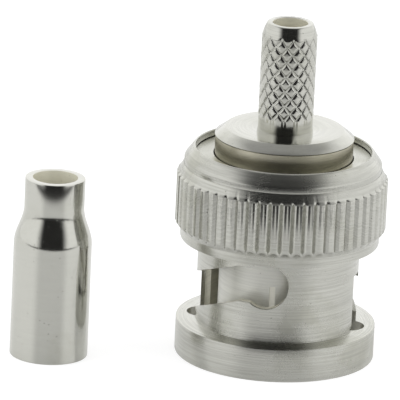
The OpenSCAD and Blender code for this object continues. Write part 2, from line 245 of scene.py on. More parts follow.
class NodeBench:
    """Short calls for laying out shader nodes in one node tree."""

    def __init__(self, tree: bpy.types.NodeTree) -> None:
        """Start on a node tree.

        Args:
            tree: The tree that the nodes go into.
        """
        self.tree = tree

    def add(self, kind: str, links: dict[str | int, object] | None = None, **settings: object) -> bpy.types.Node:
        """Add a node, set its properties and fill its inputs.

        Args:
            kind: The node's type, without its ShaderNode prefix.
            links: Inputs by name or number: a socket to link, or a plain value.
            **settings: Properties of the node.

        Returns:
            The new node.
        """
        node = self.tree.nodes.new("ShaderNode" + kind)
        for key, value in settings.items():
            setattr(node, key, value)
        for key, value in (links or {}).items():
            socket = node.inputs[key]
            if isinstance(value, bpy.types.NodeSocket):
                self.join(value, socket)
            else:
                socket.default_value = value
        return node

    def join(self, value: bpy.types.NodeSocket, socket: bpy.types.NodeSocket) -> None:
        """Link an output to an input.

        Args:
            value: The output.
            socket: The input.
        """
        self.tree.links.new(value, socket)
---
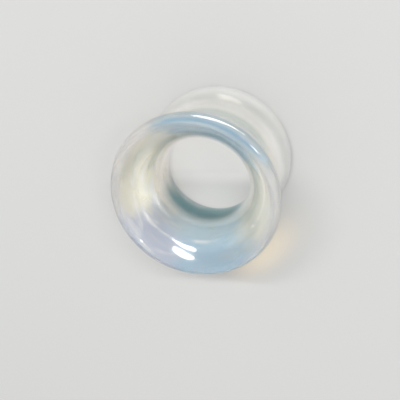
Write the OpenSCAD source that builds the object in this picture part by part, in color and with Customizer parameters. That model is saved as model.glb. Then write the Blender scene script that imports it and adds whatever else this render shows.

Given exercise: Extract and reproduce exactly the lines opening with the line containing "The OpenSCAD and" and closing with the line containing "self.tree = tree", inclusive.

The result:
The OpenSCAD and Blender code for this object continues. Write part 2, from line 245 of scene.py on. More parts follow.
class NodeBench:
    """Short calls for laying out shader nodes in one node tree."""

    def __init__(self, tree: bpy.types.NodeTree) -> None:
        """Start on a node tree.

        Args:
            tree: The tree that the nodes go into.
        """
        self.tree = tree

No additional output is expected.